Most of the damage to the lamp is caused when it is struck. This is because to strike a lamp it requires a high voltage electrical discharge across the electrodes followed by an extremely short period of boost current. This boost current is approximately 3 times the rated lamp current, this is what causes the most damage to the lamp as the electrodes are still cold when this current is pushed through them. (Cold is defined as anything longer than a few seconds). The best lamp lifetime will be achieved if it is struck once and left on, of course for this application it is not a viable option, but if you have been watching a movie and you need to go out it is better to leave the lamp on if you will be back within hour. I have a lamp failure analysis on my computer i'll see if i can find it and upload


----------



## Blaser (Aug 28, 2006)

What you say is true. Nevertheless, the impact will not be fatal if this is done only few times in a bulb lifetime.

Waiting for that lamp failure analysis


----------



## Danny (May 3, 2006)

Found it.

This is more targeted towards film projection but most of it still holds true for home applications


----------



## joetama (May 31, 2007)

I'm never having children.

I know what I used to do to my dad's Hi-Fi stuff as a child...


----------



## thxgoon (Feb 23, 2007)

That pdf was a great read. Thanks for posting it!


----------



## Blaser (Aug 28, 2006)

joetama said:


> I'm never having children.
> 
> I know what I used to do to my dad's Hi-Fi stuff as a child...

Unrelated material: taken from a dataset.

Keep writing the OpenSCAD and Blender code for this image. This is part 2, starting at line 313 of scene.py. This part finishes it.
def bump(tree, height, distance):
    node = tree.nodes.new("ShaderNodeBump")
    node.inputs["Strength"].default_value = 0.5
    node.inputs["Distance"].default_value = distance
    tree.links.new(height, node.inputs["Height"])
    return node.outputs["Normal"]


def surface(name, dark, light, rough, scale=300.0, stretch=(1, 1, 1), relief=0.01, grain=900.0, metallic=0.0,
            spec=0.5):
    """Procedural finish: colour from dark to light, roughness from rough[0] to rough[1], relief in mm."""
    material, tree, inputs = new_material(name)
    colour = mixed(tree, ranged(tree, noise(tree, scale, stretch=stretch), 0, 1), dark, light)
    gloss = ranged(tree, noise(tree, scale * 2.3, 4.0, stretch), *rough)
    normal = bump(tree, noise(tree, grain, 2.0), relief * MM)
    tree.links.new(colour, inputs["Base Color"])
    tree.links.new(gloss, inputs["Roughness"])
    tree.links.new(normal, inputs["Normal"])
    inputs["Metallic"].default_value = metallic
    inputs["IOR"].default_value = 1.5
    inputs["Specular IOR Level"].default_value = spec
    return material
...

Kids remain much sweeter than any Hi Fi, HT or anything in the world though


----------



## joetama (May 31, 2007)

blaser said:


> Kids remain much sweeter than any Hi Fi, HT or anything in the world though


Well I'm only 22 now. So I am sure as I get older my feelings will change a little.


----------



## Guest (May 31, 2008)

*Re: Epson TW-2000 (PRO UB) review*

[_I responded to Blaser about this on another thread in response to his notice and concern about a dimming bulb. The post was moved here by an administrator. My information here seems redundant but slightly different from other's posts on this subject. My reference for the specific numbers below is Panasonic guidelines_]

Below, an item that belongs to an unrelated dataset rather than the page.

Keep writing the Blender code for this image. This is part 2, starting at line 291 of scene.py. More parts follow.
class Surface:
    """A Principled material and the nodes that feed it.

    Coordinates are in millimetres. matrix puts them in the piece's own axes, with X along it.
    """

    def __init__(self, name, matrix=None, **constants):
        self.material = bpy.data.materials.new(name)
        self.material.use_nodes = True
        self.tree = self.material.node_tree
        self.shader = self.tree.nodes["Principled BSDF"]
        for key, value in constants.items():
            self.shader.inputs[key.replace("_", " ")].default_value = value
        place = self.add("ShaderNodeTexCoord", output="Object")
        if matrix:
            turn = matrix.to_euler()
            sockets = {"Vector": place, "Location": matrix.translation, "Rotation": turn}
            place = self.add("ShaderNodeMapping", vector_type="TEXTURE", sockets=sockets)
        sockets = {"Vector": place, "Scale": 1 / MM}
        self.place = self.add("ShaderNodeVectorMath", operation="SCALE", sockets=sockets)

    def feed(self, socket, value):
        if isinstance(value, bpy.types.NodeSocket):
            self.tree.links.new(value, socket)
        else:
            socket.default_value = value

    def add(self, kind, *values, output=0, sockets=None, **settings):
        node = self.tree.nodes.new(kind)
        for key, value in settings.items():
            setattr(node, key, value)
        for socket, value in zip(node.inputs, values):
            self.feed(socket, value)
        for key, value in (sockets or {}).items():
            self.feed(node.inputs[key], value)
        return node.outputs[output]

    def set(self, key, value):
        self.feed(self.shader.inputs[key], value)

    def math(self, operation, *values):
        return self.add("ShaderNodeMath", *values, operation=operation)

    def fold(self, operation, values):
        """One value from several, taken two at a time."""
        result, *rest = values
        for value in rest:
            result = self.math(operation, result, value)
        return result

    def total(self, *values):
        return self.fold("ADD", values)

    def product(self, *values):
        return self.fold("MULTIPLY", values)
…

Blaser, I'm sure you know this yourself, but for the sake of others I'll throw out this reminder about a couple of things to consider to extend the bulb's overall life . Running in economy lamp mode will reduce the brightness by 15-20% usually but can extend the overall bulb life by 1/3-1/2 according to most manufacturers' estimates. This assumes the bulb will physically last that long (not blowing because of a flaw in the glass, filament, etc.).

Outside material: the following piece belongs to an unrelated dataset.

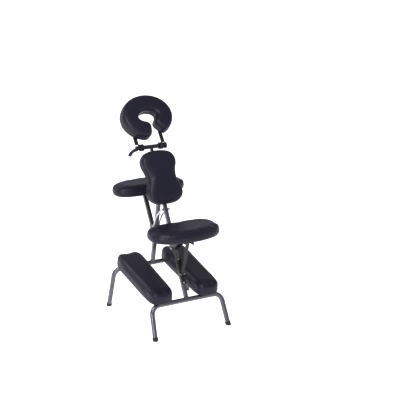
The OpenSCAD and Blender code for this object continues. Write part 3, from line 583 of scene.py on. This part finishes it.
def makeCushion(node, s):
    slab = readSlab(node, Vector(s["toward"]))
    board = readSlab(s["board"], Vector(s["toward"]))
    place, high = slab["place"], slab["thick"]
    back = place.inverted()
    under = (back @ board["place"].translation).z - 0.0009  # the cover's lip lies just below the board
    title, *rest = node.replace("_pad", "Cushion").replace("_cushion", "Cushion").split("_")
    title += "".join(word.capitalize() for word in rest)
    outline = softened(insetLoop(evenLoop(slab["loop"], 360), s["side"]), 12)
    top = high - s["top"]
    obj = newObject(title, loft(title, [(outline, under), (outline, top)], place))
    remesh(obj, 0.004)
    rollEdges(obj.data, place, outline, under, top, s["round"], s["foot"])
    remesh(obj, 0.005)
    shift = back @ board["place"]
    window = [tuple((shift @ Vector((x, y, 0)))[:2])
              for x, y in insetLoop(evenLoop(board["loop"], 120), 0.013)]
    held = []
    for vert in obj.data.vertices:  # the underside shows the bare board inside the turned-in cover
        p = back @ vert.co
        bare = p.z < under + 0.003 and isInside(p.x, p.y, window)
        if bare:
            vert.co = place @ Vector((p.x, p.y, 0.0005))
        held.append(1.0 if bare or p.z < under + 0.004 else (0.5 if p.z < s["low"] else 0.0))
    swell(obj, s["pressure"], s["cap"], held)
    bm = bmesh.new()
    bm.from_mesh(obj.data)
    bm.verts.ensure_lookup_table()
    relax(bm, 8, 0.5, {i for i, h in enumerate(held) if h == 1.0})
    bmesh.ops.recalc_face_normals(bm, faces=bm.faces)
    obj.data = meshFrom(title, bm)
    mod = obj.modifiers.new("fine", "SUBSURF")
    mod.levels = mod.render_levels = 1
    settle(obj)
    obj.data.materials.clear()
    obj.data.materials.append(finishes["upholstery"])
    for face in obj.data.polygons:
        face.use_smooth = True
    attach(obj, bodyOf[node])
    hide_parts(node)
    seamPiece(title, obj, bodyOf[node], outline, place, s)
    staplePiece(title, bodyOf[node], board, back, place, under)
    print("cushion", title, len(obj.data.polygons), "faces")
    return obj


def seamPiece(title, obj, body, outline, place, s):
    # a thin welt where the top cover meets the border, with a row of stitches above it
    tree = BVHTree.FromPolygons([v.co for v in obj.data.vertices], [p.vertices for p in obj.data.polygons])
    turn = place.to_3x3()
    rows = []
    for height in (s["low"], s["low"] + 0.0042):
        path = []
        wide = insetLoop(outline, -0.03)
        for (x, y), (wx, wy) in list(zip(outline, wide))[::3]:
            start = place @ Vector((wx, wy, height))
            aim = turn @ Vector((x - wx, y - wy, 0)).normalized()
            spot, face, _, _ = tree.ray_cast(start, aim, 0.06)
            if spot:
                path.append(spot)
        rows.append(path)
    cordAlong(title + "Welt", body, [rows[0]], True, 0.0011, finishes["upholstery"])
    beads(title + "Stitches", body, [rows[1]], True, thread,
          (0.0055, 0.0038, 0.0008, 0.0008, 0.12))


def staplePiece(title, body, board, back, place, under):
    # staples that hold the cover to the board
    shift = back @ board["place"]
    line = [place @ Vector((*(shift @ Vector((x, y, 0)))[:2], under - 0.0002))
            for x, y in insetLoop(evenLoop(board["loop"], 160), 0.007)]
    beads(title + "Staples", body, [line], True, finishes["zinc"],
          (0.024, 0.0100, 0.0009, 0.0009, 0.06))


for node, settings in cushions.items():
    makeCushion(node, settings)


# ---- hard parts, with their edges eased ----

edgeEase = {
    "seat_board": 0.0012, "armrest_board": 0.0012, "chest_board": 0.0012, "cradle_board": 0.0015,
    "knee_board_left": 0.0012, "knee_board_right": 0.0012,
    "arm_fork": 0.0004, "armrest_bracket": 0.0005, "seat_bracket": 0.0005, "fold_hinge_ears": 0.0005,
    "chest_plate": 0.0006, "chest_sleeve": 0.0005, "stay_link_left": 0.0005, "stay_link_right": 0.0005,
    "seat_rack": 0.0005, "cradle_arm_left": 0.0015, "cradle_arm_right": 0.0015, "clamp_lever": 0.0028,
    "cradle_end_knob": 0.0010, "stem_knob": 0.0012, "chest_knob": 0.0012, "column_collar": 0.0008,
    "knee_clamp_left": 0.0010, "knee_clamp_right": 0.0010, "seat_bumpers": 0.0012,
    "rear_foot_left": 0.0014, "rear_foot_right": 0.0014,
    "front_foot_left": 0.0014, "front_foot_right": 0.0014,
    "cradle_rod": 0.0010, "cradle_bar": 0.0006, "link_top_bolt": 0.0004, "seat_hinge_bolt": 0.0004,
    "fold_hinge_bolt": 0.0004, "arm_pivot_bolt": 0.0004,
    "armrest_hinge_bolt": 0.0004, "link_foot_bolts": 0.0004,
}


def easedCopy(node, width):
    words = node.split("_")
    title = words[0] + "".join(w.capitalize() for w in words[1:])
    bm = bmesh.new()
    bm.from_mesh(nodes[node].data)
    bmesh.ops.remove_doubles(bm, verts=bm.verts, dist=2e-6)
    bmesh.ops.dissolve_limit(bm, angle_limit=math.radians(0.4), verts=bm.verts, edges=bm.edges)
    obj = newObject(title, meshFrom(title, bm))
    mod = obj.modifiers.new("ease", "BEVEL")
    mod.width, mod.segments, mod.limit_method = width, 2, "ANGLE"
    mod.angle_limit = math.radians(38)
    mod.use_clamp_overlap = True
    settle(obj)
    smoothByAngle(obj.data, 32)
    return obj


def paint(obj, material):
    obj.data.materials.clear()
    obj.data.materials.append(material)


boardPale = {"cradle_board": 1.25}
for node, width in edgeEase.items():
    piece = easedCopy(node, width)
    if slotOf[node] == "plywood":
        toward = Vector((0, -1, 0.2)) if node in ("chest_board", "cradle_board") else Vector((0, 0, 1))
        normal = readSlab(node, toward)["normal"]
        paint(piece, plywoodFinish(piece.name + "Ply", normal, boardPale.get(node, 1.0)))
    else:
        paint(piece, finishes[slotOf[node]])
    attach(piece, bodyOf[node])
    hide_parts(node)
print("hard parts eased")

for node, obj in nodes.items():  # the rest keep their own shape
    if not obj.hide_render:
        material = finishes[slotOf[node]]
        if not obj.material_slots:
            obj.data.materials.append(material)
        for slot in obj.material_slots:
            slot.material = material

# ---- welds ----

barRadius = 0.014
weld = {"bar": barRadius, "proud": 0.0006, "sizes": (0.0017, 0.0040, 0.0042, 0.0030, 0.12)}


def weldRound(name, body, at, axis, half):
    # the bead that closes a square tube onto a round crossbar along X; at is the bar's centre
    axis = axis.normalized()
    side = axis.cross(Vector((1, 0, 0)))
    reach = half + weld["proud"]
    corners = [(1, 1), (-1, 1), (-1, -1), (1, -1)]
    path = []
    for (ax, ay), (bx, by) in zip(corners, corners[1:] + corners[:1]):
        for step in range(8):
            x, v = (ax + (bx - ax) * step / 8) * reach, (ay + (by - ay) * step / 8) * reach
            w = math.sqrt(max((weld["bar"] + weld["proud"]) ** 2 - v ** 2, 0.0))
            path.append(at + Vector((x, 0, 0)) + side * v + axis * w)
    beads(name, body, [path], True, finishes["painted_frame"], weld["sizes"])


rear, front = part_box("rear_leg_frame"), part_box("front_leg_frame")
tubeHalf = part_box("main_column")[1].x
rearBar = Vector((0, rear[1].y - weld["bar"], rear[1].z - weld["bar"]))
frontBar = Vector((0, front[0].y + weld["bar"], front[1].z - weld["bar"]))
foldAt = Vector((0, joints["fold"]["pos_m"][1], joints["fold"]["pos_m"][2]))
weldRound("columnWeld", "column", rearBar, Vector(joints["chest_slide"]["axis"]), tubeHalf)
weldRound("strutWeld", "front_frame", frontBar, foldAt - frontBar, tubeHalf)
print("welds done")

# ---- floor, lights, camera ----

studio = {
    "floor": (0.90, 0.90, 0.91), "glow": 0.85, "sky": (0.88, 0.89, 1.0), "world": 0.7,
    "key": {"at": (-2.2, -2.4, 4.2), "size": 1.6, "power": 170.0},
    "side": {"at": (-3.6, -2.8, 1.5), "size": 1.2, "power": 95.0},
    "fill": {"at": (3.6, -3.4, 1.8), "size": 1.6, "power": 12.0},
    "rim": {"at": (-2.6, 3.2, 3.0), "size": 1.6, "power": 50.0},
}


def areaLight(name, at, size, power, target):
    data = bpy.data.lights.new(name, "AREA")
    data.shape, data.size, data.energy = "DISK", size, power
    obj = bpy.data.objects.new(name, data)
    scene.collection.objects.link(obj)
    obj.location = at
    obj.rotation_euler = (Vector(target) - Vector(at)).to_track_quat("-Z", "Y").to_euler()


def makeStudio(s):
    bm = bmesh.new()
    bmesh.ops.create_circle(bm, cap_ends=True, radius=40.0, segments=96)
    floor = newObject("studioFloor", meshFrom("studioFloor", bm))
    floor.location.z = -0.0002
    f = Finish("paleFloor")
    soft = f.cloudy(f.place(), 3.0, 2.0)
    pale = f.between(soft, rgb(*s["floor"]), rgb(*[c * 1.02 for c in s["floor"]]))
    paint(floor, f.give(color=pale, roughness=0.8, specular=0.1))
    f.shader.inputs["Emission Color"].default_value = (1, 1, 1, 1)
    f.shader.inputs["Emission Strength"].default_value = s["glow"]
    world = bpy.data.worlds.new("studioWorld")
    scene.world = world
    world.use_nodes = True
    world.node_tree.nodes["Background"].inputs[0].default_value = rgb(*s["sky"])
    world.node_tree.nodes["Background"].inputs[1].default_value = s["world"]
    for name in ("key", "side", "fill", "rim"):
        areaLight(name + "Light", s[name]["at"], s[name]["size"], s[name]["power"], (0, 0, 0.6))


def makeCamera():
    rearBar = rear[1].y - barRadius
    turn, lift = math.radians(-28.3), math.radians(16.32)
    back = Vector((math.sin(turn) * math.cos(lift), -math.cos(turn) * math.cos(lift), math.sin(lift)))
    right = Vector((math.cos(turn), math.sin(turn), 0))
    up = back.cross(right)
    data = bpy.data.cameras.new("camera")
    data.lens, data.sensor_width = 81.0, 36.0
    data.clip_end = 100.0
    obj = bpy.data.objects.new("camera", data)
    scene.collection.objects.link(obj)
    spot = Vector((0, 0.100 + rearBar, 0.600)) + back * 5.0394 + right * 0.12298 + up * 0.12664
    obj.matrix_world = Matrix.Translation(spot) @ Matrix((right, up, back)).transposed().to_4x4()
    scene.camera = obj


makeStudio(studio)
makeCamera()
scene.view_settings.view_transform = "Standard"
print("studio and camera set")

Also, running the bulb for at least 30 minutes before turning it off is helpful. It is a strain on the bulb to be turned on for 10-15 minutes and turned right off. Also, after turning off the bulb, you shouldn't turn it back on for at least 30 minutes for pretty much the same reason. The fan on the projector will cool the bulb enough to not blow from shock. But it should be allowed to cool completely before coming back on; then again let it burn for at least 30 minutes.

Finally, I have read that a bulb should not be burned for more than 10 hours at a time. After that it needs to cycle down and cool completely. 

Supposedly all of these things can ehance the bulb life. Obviously exceptions can be made sometimes but to get the full life from the bulb these seem like reasonable guidelines to me.


----------



## Blaser (Aug 28, 2006)

Rushfan,

I have moved your post here where it seems more appropriate. We have discussed this matter a bit. Check the thread from the beginning and let us know what you think is correct.

Thank you


----------